Do you sometimes need an inexpensive precision power supply? This Design Idea presents a precision power supply that has thermal overload protection and short circuit protection, and can supply 100 mA of current. I needed such a power supply, and I started by using Google to look for a suitable circuit that might be available on the Web. I didn’t find an acceptable solution, but I did get some ideas that got me started on this design.
This circuit is designed around an LM317L voltage regulator. Yes, this is an old regulator type, but it is still in active use, is cheap, and is readily available. This circuit, Figure 1, uses a rail-to-rail (input and output) op amp in a feedback loop from the LM317L output to its adjustment pin. An inexpensive LM4040BIZ precision voltage reference is used to establish a 0.2% voltage reference for the op amp.
|Figure 1.||This power supply circuit is designed around an LM317L voltage regulator.|
I found a SPICE model of the LM317 on the LTspice groups.io website , and ran some simulations to see if a stable configuration could be realized. The resulting configuration is, according to LTspice simulations and the SPICE model, conservatively stable with about 70 degrees of phase margin. The 3.3 ohm resistor in series with the LM317L output may be counterintuitive, but it works well to increase the stability of the circuit, and the power loss in the resistor is only 33 mW with 100 mA of output current.

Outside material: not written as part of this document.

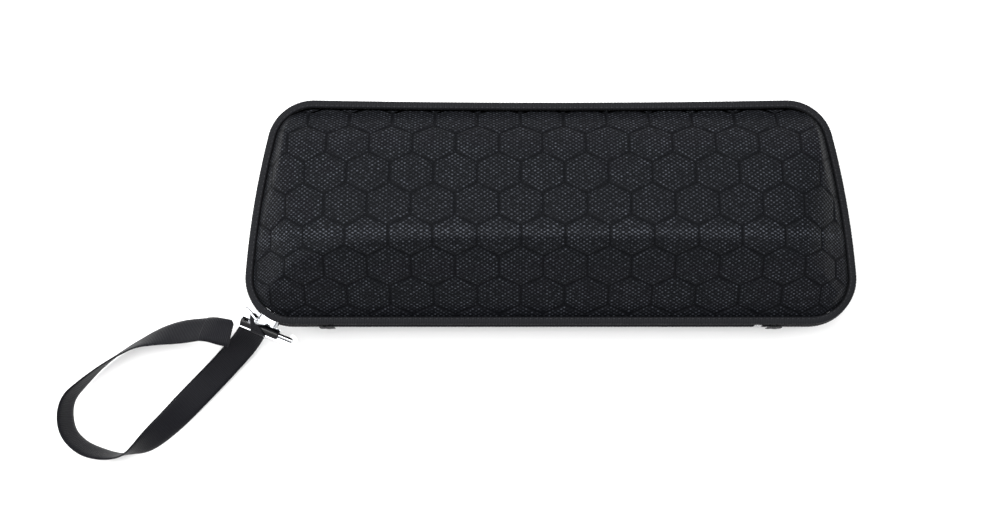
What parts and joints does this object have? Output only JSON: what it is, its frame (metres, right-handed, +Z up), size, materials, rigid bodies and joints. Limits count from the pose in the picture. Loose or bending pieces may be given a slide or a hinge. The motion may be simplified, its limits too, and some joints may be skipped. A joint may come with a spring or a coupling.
{
  "type": "racket sports hard case",
  "caption": "Zipped hard-shell case with a gabled fabric lid, fabric spine, round-the-corner zip, snap clip and webbing wrist strap.",
  "frame": {"origin": "middle of the case's footprint on its flat underside, measured without the clip and the strap", "axes": "+X along the case's length, +Y towards the opening side, +Z up; the fabric hinge is on the -Y side"},
  "size_m": [0.4005, 0.1795, 0.072],
  "materials": {
    "hex_fabric": "satin",
    "foam": "matte",
    "lining": "matte",
    "binding": "matte",
    "zip_tape": "matte",
    "zip_coil": "gloss",
    "steel": "satin",
    "mesh": "matte",
    "elastic": "matte",
    "chrome": "polished",
    "webbing": "matte",
    "barrel_black": "gloss"
  },
  "bodies": {
    "base": {"base_fabric": "hex_fabric", "base_shell": "foam", "base_lining": "lining", "base_rim_binding": "binding", "base_zip_tape": "zip_tape", "base_zip_coil": "zip_coil", "spine_strip": "binding", "inner_gusset": "lining", "zip_end_tab_left": "binding", "zip_end_tab_right": "binding", "zip_stop": "steel", "paddle_retainer": "elastic", "retainer_patch_front": "binding", "retainer_patch_back": "binding"},
    "lid": {"lid_fabric": "hex_fabric", "lid_shell": "foam", "lid_lining": "lining", "lid_rim_binding": "binding", "lid_zip_tape": "zip_tape", "lid_zip_coil": "zip_coil", "mesh_pocket": "mesh", "pocket_hem": "elastic"},
    "slider": {"slider_body": "chrome", "slider_crown": "chrome"},
    "pull": {"pull_link": "chrome", "pull_cord": "webbing"},
    "clip": {"clip_frame": "chrome", "clip_barrel": "barrel_black", "bolt_spring": "steel", "strap_fold": "webbing", "wrist_strap": "webbing"},
    "bolt": {"clip_bolt": "chrome"}
  },
  "joints": [
    {"name": "lid_hinge", "type": "hinge", "parent": "base", "child": "lid", "pos_m": [0, -0.0547, 0.032], "axis": [1, 0, 0], "range_deg": [0, 90], "deforming": ["lid_rim_binding", "lid_zip_tape", "lid_zip_coil", "spine_strip", "inner_gusset", "zip_end_tab_left", "zip_end_tab_right"]},
    {"name": "zip_travel", "type": "hinge", "parent": "base", "child": "slider", "pos_m": [-0.1286, -0.0335, 0.032], "axis": [0, 0, -1], "range_deg": [-14, 48], "deforming": ["base_zip_tape", "base_zip_coil"]},
    {"name": "pull_swing", "type": "hinge", "parent": "slider", "child": "pull", "pos_m": [-0.1459, -0.05449, 0.032], "axis": [0, 0, 1], "range_deg": [0, 8]},
    {"name": "clip_swing", "type": "hinge", "parent": "pull", "child": "clip", "pos_m": [-0.14311, -0.05816, 0.0236], "axis": [0.9272, -0.3746, 0], "range_deg": [-4, 45]},
    {"name": "bolt_slide", "type": "slide", "parent": "clip", "child": "bolt", "axis": [-0.9272, 0.3746, 0], "range_m": [0, 0.005], "stiffness_N_per_m": 150, "springref_m": -0.002, "deforming": ["bolt_spring"]}
  ]
}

|Figure 2.||The feedback loop keeps the output impedance of the circuit very low.|
The feedback loop keeps the output impedance of the circuit very low (Figure 2), so the 3.3 ohm resistor is not a concern. The output filter capacitor, C4, contributes to the loop stability. The loop is stable with a value of C4 equal to 10 µF, but the larger value of 22 µF provides more margin for a conservative design. The low values of R7 and R8 ensure that the minimum required output current is realized, and they also make the feedback loop more stable.
The schematic of the LM317L varies somewhat, depending upon the manufacturer, and, also, the LTspice model of the LM317 may not exactly model the device, so I opted to use an abundance of caution when stabilizing the loop.
Note that the R9 – C5 filter on the output of the reference may not be required. It is there to eliminate most of the noise generated by the LM4040BIZ. The heavy filtering provided by the op amp circuit and the output capacitor, C4, is probably sufficient.
I built and tested this circuit, and it performed as expected. I used two matched resistors with nominal values of 243 ohms for R7 and R8, and the circuit was accurate to 0.2%, with an output voltage of 4.99 V. And, as predicted by the LTspice simulation, the feedback loop was stable with a load of a less than 10 mA and also with the maximum load of 100 mA.
The worst case accuracy of the output voltage is 1.2% when 1% resistors are used for R7 and R8. When a matched pair is used for R7 and R8, the voltage accuracy is close to 0.2%. For more precision and a little more cost, you could use an LM4040 specified with a 0.1% voltage accuracy. My results show that the circuit works well as a low cost precision power supply with up to 100 mA output current.